By the time LSST reaches steady survey mode, you can expect a few structural changes in how we do discovery and planetary defense:

  • We move from catalogs that age by months to feeds that age by minutes. The default mode becomes subscribe and respond, not download and analyze later.
  • We get used to early uncertainty and quick updates. Alert packets are good enough to act, then get better as more data arrives. Teams will design observations that are resilient to shifting priors.
  • We normalize rapid, global coordination. One hemisphere gets the alert. The other picks up the trail. Radar locks in. Space assets choose spectroscopic modes. The baton passes and keeps moving.
  • We make room for surprises. The best part of a fast survey is that it makes it harder to miss the weird. Anomalous accelerations, odd light curves, unexpected color changes, or unusual orbital elements will pop above the noise floor of our attention more often.

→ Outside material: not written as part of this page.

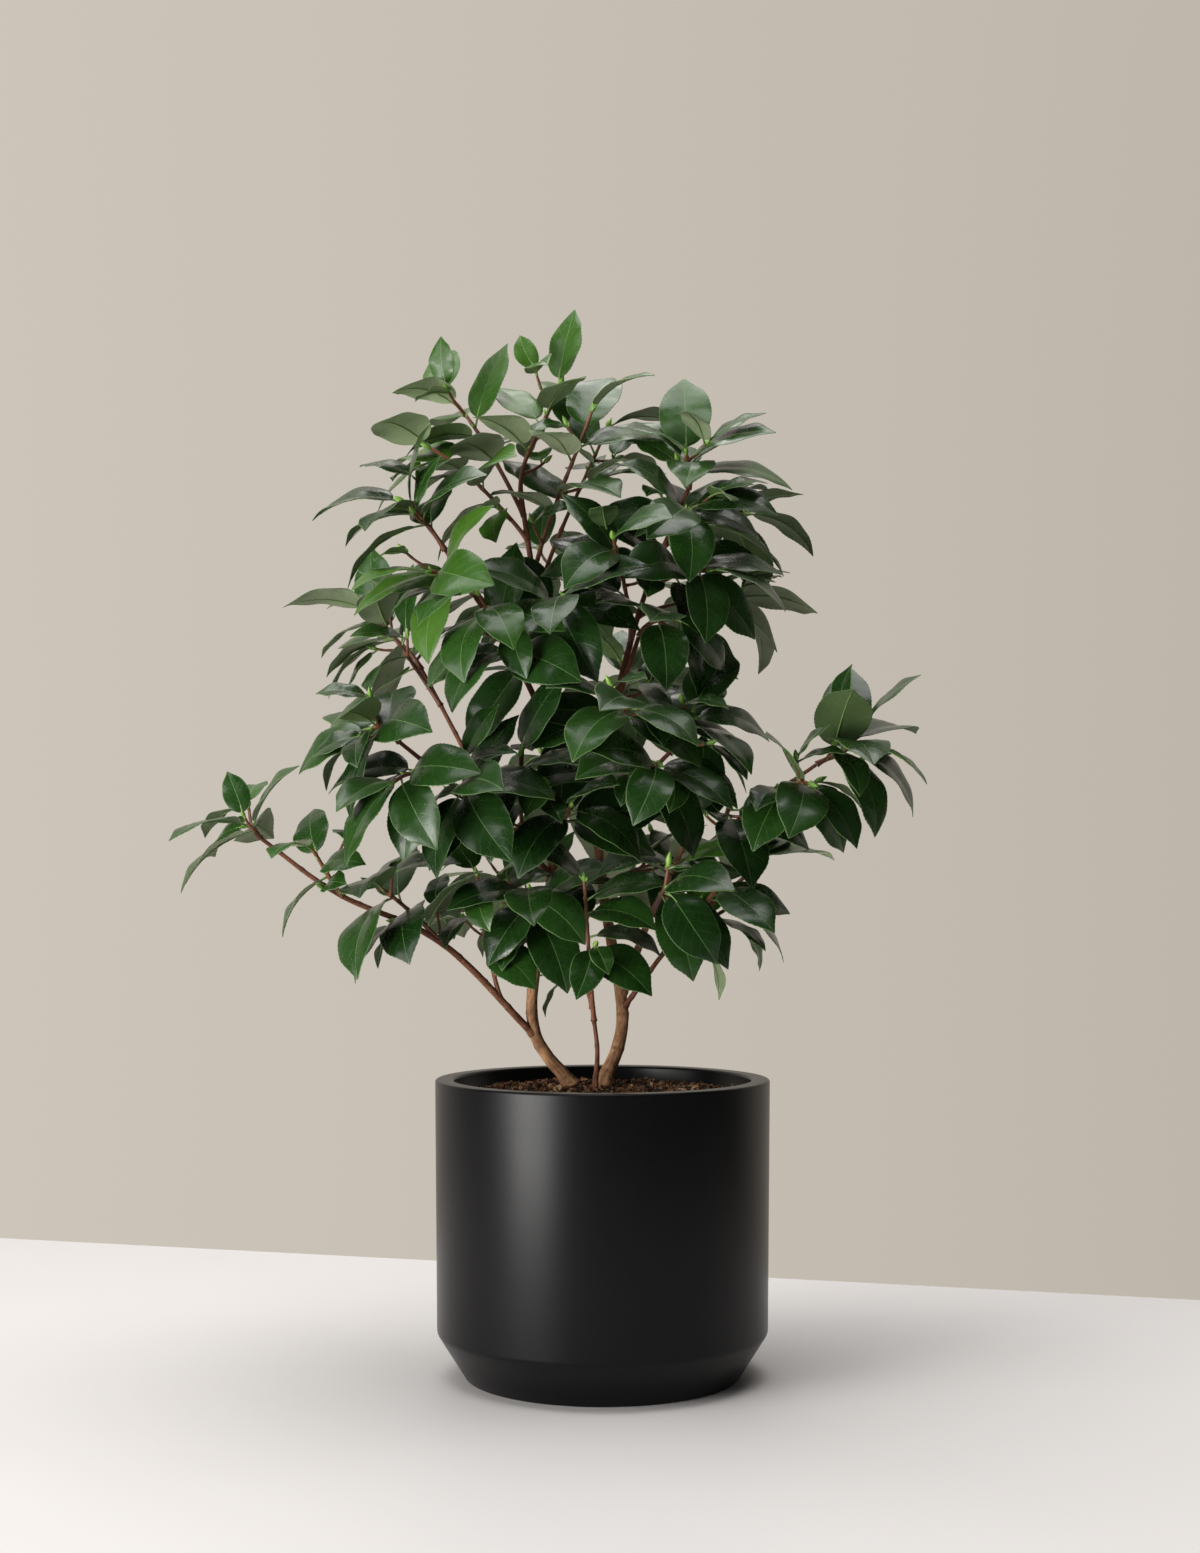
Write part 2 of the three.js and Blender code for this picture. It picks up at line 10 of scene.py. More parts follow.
import bmesh
import bpy
import numpy as np
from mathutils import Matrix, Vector, noise
from mathutils.bvhtree import BVHTree
from mathutils.kdtree import KDTree

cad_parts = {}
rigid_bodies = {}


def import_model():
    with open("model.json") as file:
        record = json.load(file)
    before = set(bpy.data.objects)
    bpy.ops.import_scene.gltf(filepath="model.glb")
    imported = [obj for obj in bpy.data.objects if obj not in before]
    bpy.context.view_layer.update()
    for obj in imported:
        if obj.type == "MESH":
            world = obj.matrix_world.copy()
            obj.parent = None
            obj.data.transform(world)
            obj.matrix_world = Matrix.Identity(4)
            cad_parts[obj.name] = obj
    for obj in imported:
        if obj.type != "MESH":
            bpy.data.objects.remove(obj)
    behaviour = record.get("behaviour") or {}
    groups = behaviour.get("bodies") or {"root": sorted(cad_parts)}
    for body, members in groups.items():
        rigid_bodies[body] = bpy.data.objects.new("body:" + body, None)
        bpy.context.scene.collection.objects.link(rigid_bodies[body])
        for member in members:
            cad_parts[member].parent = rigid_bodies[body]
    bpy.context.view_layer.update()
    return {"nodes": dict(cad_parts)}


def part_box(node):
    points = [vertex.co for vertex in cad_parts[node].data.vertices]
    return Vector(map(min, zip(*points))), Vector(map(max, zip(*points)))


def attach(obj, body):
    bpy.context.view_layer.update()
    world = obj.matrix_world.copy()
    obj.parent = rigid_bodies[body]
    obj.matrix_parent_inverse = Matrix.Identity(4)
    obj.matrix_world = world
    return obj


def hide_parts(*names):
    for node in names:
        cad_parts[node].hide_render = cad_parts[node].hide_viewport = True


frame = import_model()
scene = bpy.context.scene
MM = 0.001

# ---- driving sizes, in millimetres ----

POT = dict(rim=130, wall=14.5, height=230, shoulder=128.5, shoulder_height=35, foot=106.5)
SOIL = dict(level=220, edge_level=218, flat=70)
GAP = 0.3

# name, parent, share of the parent's length, foot and tip radius, flare, taper, steps, points.
LIMBS = [
    ("left_stem", None, 0, 5.4, 2, 2.6, 1, 18, [
        (-25, 36, 220.3), (-56, 33, 275), (-40, 27, 390), (-32, 23, 470), (-48, 25, 580),
        (-64, 20, 686)]),
    ("right_stem", None, 0, 5.8, 1.6, 2.6, 1.15, 18, [
        (0, 42, 220.3), (16, 41, 275), (0, 38, 380), (-2, 38, 465), (30, 31, 600), (68, 28, 694)]),
    ("thin_stem", None, 0, 2, 1.6, 0.8, 1, 5, [
        (-6, 22, 220.3), (-4, 20, 250), (-8, 18, 283)]),
    ("low_left_bough", "left_stem", 0.1, 3, 1.5, 0, 0.8, 13, [
        (-125, 0, 335), (-205, -14, 374), (-262, -22, 416)]),
    ("mid_left_bough", "left_stem", 0.37, 2.6, 1.5, 0, 0.8, 9, [(-70, 5, 420), (-153, -52, 488)]),
    ("rear_left_bough", "left_stem", 0.4, 2.4, 1.5, 0, 0.8, 10, [(-80, 50, 435), (-150, 105, 560)]),
    ("upper_left_bough", "left_stem", 0.55, 2.8, 1.4, 0, 0.8, 10, [(-62, 0, 545), (-120, -30, 636)]),
    ("cross_bough", "left_stem", 0.46, 2.6, 1.7, 0, 0.8, 9, [(-8, 0, 470), (28, -16, 572)]),
    ("right_bough", "right_stem", 0.41, 2.4, 1.5, 0, 0.8, 6, [(20, 10, 450), (55, -16, 486)]),
    ("long_right_bough", "right_stem", 0.15, 3.2, 1.4, 0, 0.8, 13, [
        (48, 22, 375), (105, 8, 430), (166, -5, 474)]),
    ("low_right_bough", "right_stem", 0.13, 2.2, 1.3, 0, 0.8, 10, [(60, 0, 342), (120, -20, 396)]),
]
STEMS = ("left_stem", "right_stem", "thin_stem")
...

A first look is also a first promise

June 23, 2025 will be remembered for the images that announced a new capability, but the real legacy of that date is the promise that alerts will arrive quickly enough to change what we do next. Whether it is a tiny asteroid skimming past Earth, a new supernova lighting up a distant galaxy, or an inbound visitor from another star, the outcome depends on lead time. Rubin Observatory and LSST are about to give us more of it, more reliably, and at the scale where discovery becomes routine.

That is the gift of cadence. The sky is not just glittering. It is speaking in real time. Our job for the next decade is to listen well, respond quickly, and turn those minutes of warning into science, safety, and shared excitement.